INSTRUCTION =
Repeat each record below exactly as given.

(CAD and scene scripts)
"""

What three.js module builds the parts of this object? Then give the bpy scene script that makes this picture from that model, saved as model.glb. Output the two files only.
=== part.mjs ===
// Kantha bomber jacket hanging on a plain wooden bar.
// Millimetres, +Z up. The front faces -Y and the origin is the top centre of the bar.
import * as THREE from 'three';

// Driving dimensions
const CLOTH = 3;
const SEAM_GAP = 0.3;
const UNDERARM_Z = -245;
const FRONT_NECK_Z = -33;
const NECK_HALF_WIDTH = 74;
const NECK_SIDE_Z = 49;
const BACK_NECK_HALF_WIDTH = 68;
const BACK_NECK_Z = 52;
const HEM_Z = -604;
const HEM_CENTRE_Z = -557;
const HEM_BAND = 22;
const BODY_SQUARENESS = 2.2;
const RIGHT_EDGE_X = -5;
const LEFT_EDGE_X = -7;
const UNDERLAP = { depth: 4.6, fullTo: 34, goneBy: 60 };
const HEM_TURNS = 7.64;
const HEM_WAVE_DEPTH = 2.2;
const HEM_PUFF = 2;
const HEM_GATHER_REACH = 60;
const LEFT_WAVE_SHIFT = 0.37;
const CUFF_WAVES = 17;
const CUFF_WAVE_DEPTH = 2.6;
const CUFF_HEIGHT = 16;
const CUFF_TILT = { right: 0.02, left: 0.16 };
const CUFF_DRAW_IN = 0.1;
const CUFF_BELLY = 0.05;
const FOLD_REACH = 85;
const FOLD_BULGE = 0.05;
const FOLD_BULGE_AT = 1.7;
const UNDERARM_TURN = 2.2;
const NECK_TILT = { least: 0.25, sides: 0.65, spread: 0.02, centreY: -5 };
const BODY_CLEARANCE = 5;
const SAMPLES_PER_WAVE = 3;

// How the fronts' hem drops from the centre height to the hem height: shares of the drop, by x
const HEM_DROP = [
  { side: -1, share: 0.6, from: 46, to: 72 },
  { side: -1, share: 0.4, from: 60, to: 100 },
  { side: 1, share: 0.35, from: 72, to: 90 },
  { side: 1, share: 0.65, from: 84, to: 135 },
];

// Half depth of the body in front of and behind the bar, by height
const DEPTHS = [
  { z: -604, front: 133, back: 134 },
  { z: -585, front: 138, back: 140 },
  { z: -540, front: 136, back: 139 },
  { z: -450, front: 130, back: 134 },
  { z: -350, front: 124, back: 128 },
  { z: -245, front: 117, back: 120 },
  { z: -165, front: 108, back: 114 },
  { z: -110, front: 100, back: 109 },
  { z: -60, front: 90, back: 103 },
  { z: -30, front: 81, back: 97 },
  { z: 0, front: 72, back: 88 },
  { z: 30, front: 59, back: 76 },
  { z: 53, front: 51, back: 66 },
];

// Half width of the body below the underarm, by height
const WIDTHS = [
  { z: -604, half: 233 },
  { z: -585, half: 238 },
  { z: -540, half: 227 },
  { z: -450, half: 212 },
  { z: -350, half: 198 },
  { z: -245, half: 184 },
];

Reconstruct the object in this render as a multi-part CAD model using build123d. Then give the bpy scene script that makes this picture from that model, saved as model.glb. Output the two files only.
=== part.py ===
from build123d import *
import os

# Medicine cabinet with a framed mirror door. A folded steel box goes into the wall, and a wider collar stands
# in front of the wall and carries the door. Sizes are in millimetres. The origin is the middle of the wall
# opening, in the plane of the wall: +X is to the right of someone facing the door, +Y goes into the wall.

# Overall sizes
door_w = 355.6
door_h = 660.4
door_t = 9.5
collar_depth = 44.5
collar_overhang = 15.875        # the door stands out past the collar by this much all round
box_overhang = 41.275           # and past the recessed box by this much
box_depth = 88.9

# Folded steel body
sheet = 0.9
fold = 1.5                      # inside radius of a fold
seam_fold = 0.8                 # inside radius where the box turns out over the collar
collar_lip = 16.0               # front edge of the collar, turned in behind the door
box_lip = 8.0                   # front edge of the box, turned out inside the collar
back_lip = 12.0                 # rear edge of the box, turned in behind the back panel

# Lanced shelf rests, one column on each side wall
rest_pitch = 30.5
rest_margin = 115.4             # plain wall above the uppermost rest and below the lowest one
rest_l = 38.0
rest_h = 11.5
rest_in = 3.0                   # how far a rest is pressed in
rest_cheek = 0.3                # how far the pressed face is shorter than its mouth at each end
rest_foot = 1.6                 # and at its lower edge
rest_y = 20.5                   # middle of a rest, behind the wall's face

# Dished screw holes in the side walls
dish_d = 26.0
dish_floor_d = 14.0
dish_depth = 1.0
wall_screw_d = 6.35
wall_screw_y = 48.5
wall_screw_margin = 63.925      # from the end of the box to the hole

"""

COMPLETED TASK =
What three.js module builds the parts of this object? Then give the bpy scene script that makes this picture from that model, saved as model.glb. Output the two files only.
=== part.mjs ===
// Kantha bomber jacket hanging on a plain wooden bar.
// Millimetres, +Z up. The front faces -Y and the origin is the top centre of the bar.
import * as THREE from 'three';

// Driving dimensions
const CLOTH = 3;
const SEAM_GAP = 0.3;
const UNDERARM_Z = -245;
const FRONT_NECK_Z = -33;
const NECK_HALF_WIDTH = 74;
const NECK_SIDE_Z = 49;
const BACK_NECK_HALF_WIDTH = 68;
const BACK_NECK_Z = 52;
const HEM_Z = -604;
const HEM_CENTRE_Z = -557;
const HEM_BAND = 22;
const BODY_SQUARENESS = 2.2;
const RIGHT_EDGE_X = -5;
const LEFT_EDGE_X = -7;
const UNDERLAP = { depth: 4.6, fullTo: 34, goneBy: 60 };
const HEM_TURNS = 7.64;
const HEM_WAVE_DEPTH = 2.2;
const HEM_PUFF = 2;
const HEM_GATHER_REACH = 60;
const LEFT_WAVE_SHIFT = 0.37;
const CUFF_WAVES = 17;
const CUFF_WAVE_DEPTH = 2.6;
const CUFF_HEIGHT = 16;
const CUFF_TILT = { right: 0.02, left: 0.16 };
const CUFF_DRAW_IN = 0.1;
const CUFF_BELLY = 0.05;
const FOLD_REACH = 85;
const FOLD_BULGE = 0.05;
const FOLD_BULGE_AT = 1.7;
const UNDERARM_TURN = 2.2;
const NECK_TILT = { least: 0.25, sides: 0.65, spread: 0.02, centreY: -5 };
const BODY_CLEARANCE = 5;
const SAMPLES_PER_WAVE = 3;

// How the fronts' hem drops from the centre height to the hem height: shares of the drop, by x
const HEM_DROP = [
  { side: -1, share: 0.6, from: 46, to: 72 },
  { side: -1, share: 0.4, from: 60, to: 100 },
  { side: 1, share: 0.35, from: 72, to: 90 },
  { side: 1, share: 0.65, from: 84, to: 135 },
];

// Half depth of the body in front of and behind the bar, by height
const DEPTHS = [
  { z: -604, front: 133, back: 134 },
  { z: -585, front: 138, back: 140 },
  { z: -540, front: 136, back: 139 },
  { z: -450, front: 130, back: 134 },
  { z: -350, front: 124, back: 128 },
  { z: -245, front: 117, back: 120 },
  { z: -165, front: 108, back: 114 },
  { z: -110, front: 100, back: 109 },
  { z: -60, front: 90, back: 103 },
  { z: -30, front: 81, back: 97 },
  { z: 0, front: 72, back: 88 },
  { z: 30, front: 59, back: 76 },
  { z: 53, front: 51, back: 66 },
];

// Half width of the body below the underarm, by height
const WIDTHS = [
  { z: -604, half: 233 },
  { z: -585, half: 238 },
  { z: -540, half: 227 },
  { z: -450, half: 212 },
  { z: -350, half: 198 },
  { z: -245, half: 184 },
];

Reconstruct the object in this render as a multi-part CAD model using build123d. Then give the bpy scene script that makes this picture from that model, saved as model.glb. Output the two files only.
=== part.py ===
from build123d import *
import os

# Medicine cabinet with a framed mirror door. A folded steel box goes into the wall, and a wider collar stands
# in front of the wall and carries the door. Sizes are in millimetres. The origin is the middle of the wall
# opening, in the plane of the wall: +X is to the right of someone facing the door, +Y goes into the wall.

# Overall sizes
door_w = 355.6
door_h = 660.4
door_t = 9.5
collar_depth = 44.5
collar_overhang = 15.875        # the door stands out past the collar by this much all round
box_overhang = 41.275           # and past the recessed box by this much
box_depth = 88.9

# Folded steel body
sheet = 0.9
fold = 1.5                      # inside radius of a fold
seam_fold = 0.8                 # inside radius where the box turns out over the collar
collar_lip = 16.0               # front edge of the collar, turned in behind the door
box_lip = 8.0                   # front edge of the box, turned out inside the collar
back_lip = 12.0                 # rear edge of the box, turned in behind the back panel

# Lanced shelf rests, one column on each side wall
rest_pitch = 30.5
rest_margin = 115.4             # plain wall above the uppermost rest and below the lowest one
rest_l = 38.0
rest_h = 11.5
rest_in = 3.0                   # how far a rest is pressed in
rest_cheek = 0.3                # how far the pressed face is shorter than its mouth at each end
rest_foot = 1.6                 # and at its lower edge
rest_y = 20.5                   # middle of a rest, behind the wall's face

# Dished screw holes in the side walls
dish_d = 26.0
dish_floor_d = 14.0
dish_depth = 1.0
wall_screw_d = 6.35
wall_screw_y = 48.5
wall_screw_margin = 63.925      # from the end of the box to the hole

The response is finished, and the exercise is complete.